====== MATERIAL PROVIDED

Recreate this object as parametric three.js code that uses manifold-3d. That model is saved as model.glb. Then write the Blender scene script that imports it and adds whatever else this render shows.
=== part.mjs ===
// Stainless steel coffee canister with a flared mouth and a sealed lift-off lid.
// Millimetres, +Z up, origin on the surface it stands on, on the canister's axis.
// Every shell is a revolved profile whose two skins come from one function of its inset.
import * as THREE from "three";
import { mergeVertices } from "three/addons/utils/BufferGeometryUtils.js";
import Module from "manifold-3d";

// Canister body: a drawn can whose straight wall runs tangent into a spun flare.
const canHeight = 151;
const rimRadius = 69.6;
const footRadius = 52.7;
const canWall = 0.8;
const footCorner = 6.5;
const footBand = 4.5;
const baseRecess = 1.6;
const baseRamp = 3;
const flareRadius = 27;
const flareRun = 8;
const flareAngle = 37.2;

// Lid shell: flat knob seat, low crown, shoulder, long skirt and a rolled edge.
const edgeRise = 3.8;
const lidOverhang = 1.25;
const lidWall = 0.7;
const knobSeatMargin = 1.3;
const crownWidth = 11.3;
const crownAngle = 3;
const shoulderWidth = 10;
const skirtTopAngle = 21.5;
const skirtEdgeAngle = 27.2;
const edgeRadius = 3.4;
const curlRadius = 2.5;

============
====== MATERIAL PROVIDED

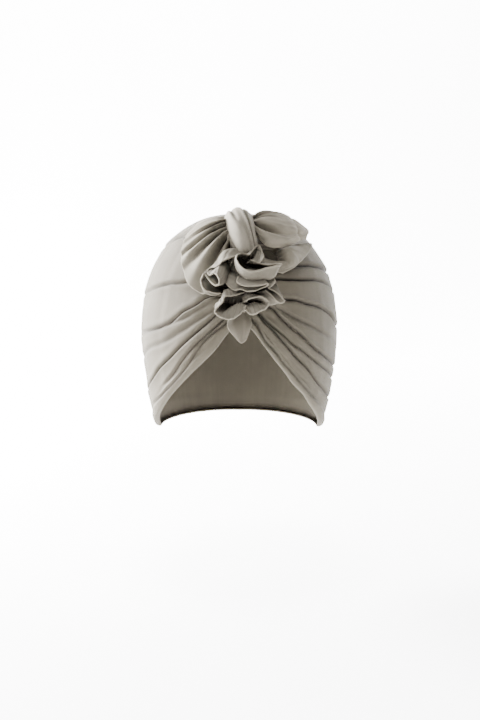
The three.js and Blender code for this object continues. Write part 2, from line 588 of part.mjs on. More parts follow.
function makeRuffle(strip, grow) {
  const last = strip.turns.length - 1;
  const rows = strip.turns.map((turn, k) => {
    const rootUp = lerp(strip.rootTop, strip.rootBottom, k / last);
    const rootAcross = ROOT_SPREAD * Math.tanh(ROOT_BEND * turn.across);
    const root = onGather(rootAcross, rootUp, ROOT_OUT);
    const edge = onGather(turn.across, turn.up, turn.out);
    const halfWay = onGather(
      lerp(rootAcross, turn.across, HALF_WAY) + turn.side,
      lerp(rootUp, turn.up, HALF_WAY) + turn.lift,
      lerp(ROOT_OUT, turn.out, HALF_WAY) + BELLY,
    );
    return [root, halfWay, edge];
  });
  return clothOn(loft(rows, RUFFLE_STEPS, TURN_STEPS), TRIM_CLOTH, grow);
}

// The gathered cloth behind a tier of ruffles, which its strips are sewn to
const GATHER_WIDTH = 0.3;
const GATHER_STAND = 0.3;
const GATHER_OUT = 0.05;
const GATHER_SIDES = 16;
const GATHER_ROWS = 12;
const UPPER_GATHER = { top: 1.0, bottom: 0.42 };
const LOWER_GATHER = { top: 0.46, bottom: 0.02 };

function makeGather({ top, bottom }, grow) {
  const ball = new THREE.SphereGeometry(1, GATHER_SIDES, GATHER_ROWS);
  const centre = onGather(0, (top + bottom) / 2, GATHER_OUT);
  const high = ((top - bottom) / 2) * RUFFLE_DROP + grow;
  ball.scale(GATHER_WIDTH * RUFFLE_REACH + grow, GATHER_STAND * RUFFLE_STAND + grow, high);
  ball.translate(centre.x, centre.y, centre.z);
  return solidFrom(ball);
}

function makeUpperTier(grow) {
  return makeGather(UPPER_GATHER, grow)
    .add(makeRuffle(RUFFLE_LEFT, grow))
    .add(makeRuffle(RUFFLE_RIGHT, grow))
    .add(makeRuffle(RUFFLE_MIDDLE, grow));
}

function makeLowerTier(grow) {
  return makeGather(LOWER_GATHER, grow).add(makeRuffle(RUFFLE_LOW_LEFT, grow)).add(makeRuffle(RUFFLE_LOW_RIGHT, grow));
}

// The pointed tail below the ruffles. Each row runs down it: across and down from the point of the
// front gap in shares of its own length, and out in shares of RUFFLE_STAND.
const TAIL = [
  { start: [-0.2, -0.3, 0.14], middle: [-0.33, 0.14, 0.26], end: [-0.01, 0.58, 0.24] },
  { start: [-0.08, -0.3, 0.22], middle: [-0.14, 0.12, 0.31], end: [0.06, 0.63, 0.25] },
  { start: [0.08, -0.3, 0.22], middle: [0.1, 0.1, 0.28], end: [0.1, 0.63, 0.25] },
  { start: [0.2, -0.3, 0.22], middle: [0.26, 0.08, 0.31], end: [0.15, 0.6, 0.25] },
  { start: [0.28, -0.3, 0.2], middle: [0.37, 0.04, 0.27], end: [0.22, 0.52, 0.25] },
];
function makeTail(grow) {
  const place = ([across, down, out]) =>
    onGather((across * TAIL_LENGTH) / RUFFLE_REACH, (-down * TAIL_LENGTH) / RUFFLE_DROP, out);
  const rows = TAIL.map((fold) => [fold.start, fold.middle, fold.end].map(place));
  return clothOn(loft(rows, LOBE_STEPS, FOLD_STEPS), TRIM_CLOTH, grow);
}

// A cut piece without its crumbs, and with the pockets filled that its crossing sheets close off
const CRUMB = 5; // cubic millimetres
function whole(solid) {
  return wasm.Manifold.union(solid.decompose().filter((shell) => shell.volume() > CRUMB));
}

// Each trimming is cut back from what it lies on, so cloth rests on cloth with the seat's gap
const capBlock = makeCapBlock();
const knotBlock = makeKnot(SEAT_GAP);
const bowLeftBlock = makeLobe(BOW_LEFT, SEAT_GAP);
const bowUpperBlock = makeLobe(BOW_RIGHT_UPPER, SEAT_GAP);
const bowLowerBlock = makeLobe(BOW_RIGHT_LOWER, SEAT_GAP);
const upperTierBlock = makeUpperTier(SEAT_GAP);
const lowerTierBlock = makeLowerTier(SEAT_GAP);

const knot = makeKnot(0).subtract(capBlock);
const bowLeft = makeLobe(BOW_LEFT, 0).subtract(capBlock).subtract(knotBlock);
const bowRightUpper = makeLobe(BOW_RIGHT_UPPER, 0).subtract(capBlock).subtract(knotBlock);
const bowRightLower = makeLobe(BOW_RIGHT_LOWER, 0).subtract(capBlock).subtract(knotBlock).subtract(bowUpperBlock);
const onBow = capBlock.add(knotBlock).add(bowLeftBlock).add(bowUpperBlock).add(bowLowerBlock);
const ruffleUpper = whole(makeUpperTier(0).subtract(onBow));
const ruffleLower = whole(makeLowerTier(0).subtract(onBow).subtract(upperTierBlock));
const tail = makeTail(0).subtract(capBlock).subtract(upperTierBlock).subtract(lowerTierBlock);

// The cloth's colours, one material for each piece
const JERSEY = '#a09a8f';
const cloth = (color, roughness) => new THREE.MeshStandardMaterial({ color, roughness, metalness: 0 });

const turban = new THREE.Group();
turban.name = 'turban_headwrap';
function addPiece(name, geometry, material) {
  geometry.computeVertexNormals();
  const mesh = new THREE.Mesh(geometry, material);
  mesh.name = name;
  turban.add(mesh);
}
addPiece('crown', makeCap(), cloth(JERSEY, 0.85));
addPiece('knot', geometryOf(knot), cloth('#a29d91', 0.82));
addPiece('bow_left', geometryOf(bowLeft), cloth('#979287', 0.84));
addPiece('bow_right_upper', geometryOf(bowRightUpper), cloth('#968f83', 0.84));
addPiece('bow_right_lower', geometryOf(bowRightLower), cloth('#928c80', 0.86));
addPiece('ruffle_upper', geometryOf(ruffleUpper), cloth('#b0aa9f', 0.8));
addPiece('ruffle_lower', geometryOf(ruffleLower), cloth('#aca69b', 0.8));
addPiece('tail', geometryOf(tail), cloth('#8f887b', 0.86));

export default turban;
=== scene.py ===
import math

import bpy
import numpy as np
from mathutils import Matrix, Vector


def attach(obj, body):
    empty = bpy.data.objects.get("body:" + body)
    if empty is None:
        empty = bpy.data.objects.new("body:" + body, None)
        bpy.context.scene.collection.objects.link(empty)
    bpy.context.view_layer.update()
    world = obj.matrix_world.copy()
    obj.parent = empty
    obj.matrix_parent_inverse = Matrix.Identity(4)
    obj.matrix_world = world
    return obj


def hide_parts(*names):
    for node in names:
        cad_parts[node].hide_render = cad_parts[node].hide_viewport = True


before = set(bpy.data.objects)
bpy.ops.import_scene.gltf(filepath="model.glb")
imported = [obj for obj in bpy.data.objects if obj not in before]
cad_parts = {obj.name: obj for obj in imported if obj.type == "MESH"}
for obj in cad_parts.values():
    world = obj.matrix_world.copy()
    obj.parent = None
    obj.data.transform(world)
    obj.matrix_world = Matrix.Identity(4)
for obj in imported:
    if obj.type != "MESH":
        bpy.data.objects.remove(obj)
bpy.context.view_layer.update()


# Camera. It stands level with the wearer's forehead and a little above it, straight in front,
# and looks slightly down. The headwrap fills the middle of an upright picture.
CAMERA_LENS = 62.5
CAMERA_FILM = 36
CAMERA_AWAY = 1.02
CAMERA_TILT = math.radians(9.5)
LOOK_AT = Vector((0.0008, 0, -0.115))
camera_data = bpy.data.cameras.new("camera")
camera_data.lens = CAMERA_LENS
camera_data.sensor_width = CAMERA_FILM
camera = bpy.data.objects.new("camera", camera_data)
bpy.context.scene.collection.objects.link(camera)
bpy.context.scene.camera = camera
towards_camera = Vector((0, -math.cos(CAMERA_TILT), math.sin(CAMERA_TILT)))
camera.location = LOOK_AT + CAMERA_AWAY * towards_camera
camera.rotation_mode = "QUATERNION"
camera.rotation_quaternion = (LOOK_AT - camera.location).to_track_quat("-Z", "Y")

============

*GOAL*
In the listing above, find the line containing "const turban = new THREE.Group();" and the line containing "cad_parts[node].hide_render = cad_parts[node].hide_viewport", then repeat those two lines and everything between them exactly.

*SOLUTION TO THIS PROBLEM*
const turban = new THREE.Group();
turban.name = 'turban_headwrap';
function addPiece(name, geometry, material) {
  geometry.computeVertexNormals();
  const mesh = new THREE.Mesh(geometry, material);
  mesh.name = name;
  turban.add(mesh);
}
addPiece('crown', makeCap(), cloth(JERSEY, 0.85));
addPiece('knot', geometryOf(knot), cloth('#a29d91', 0.82));
addPiece('bow_left', geometryOf(bowLeft), cloth('#979287', 0.84));
addPiece('bow_right_upper', geometryOf(bowRightUpper), cloth('#968f83', 0.84));
addPiece('bow_right_lower', geometryOf(bowRightLower), cloth('#928c80', 0.86));
addPiece('ruffle_upper', geometryOf(ruffleUpper), cloth('#b0aa9f', 0.8));
addPiece('ruffle_lower', geometryOf(ruffleLower), cloth('#aca69b', 0.8));
addPiece('tail', geometryOf(tail), cloth('#8f887b', 0.86));

export default turban;
=== scene.py ===
import math

import bpy
import numpy as np
from mathutils import Matrix, Vector


def attach(obj, body):
    empty = bpy.data.objects.get("body:" + body)
    if empty is None:
        empty = bpy.data.objects.new("body:" + body, None)
        bpy.context.scene.collection.objects.link(empty)
    bpy.context.view_layer.update()
    world = obj.matrix_world.copy()
    obj.parent = empty
    obj.matrix_parent_inverse = Matrix.Identity(4)
    obj.matrix_world = world
    return obj


def hide_parts(*names):
    for node in names:
        cad_parts[node].hide_render = cad_parts[node].hide_viewport = True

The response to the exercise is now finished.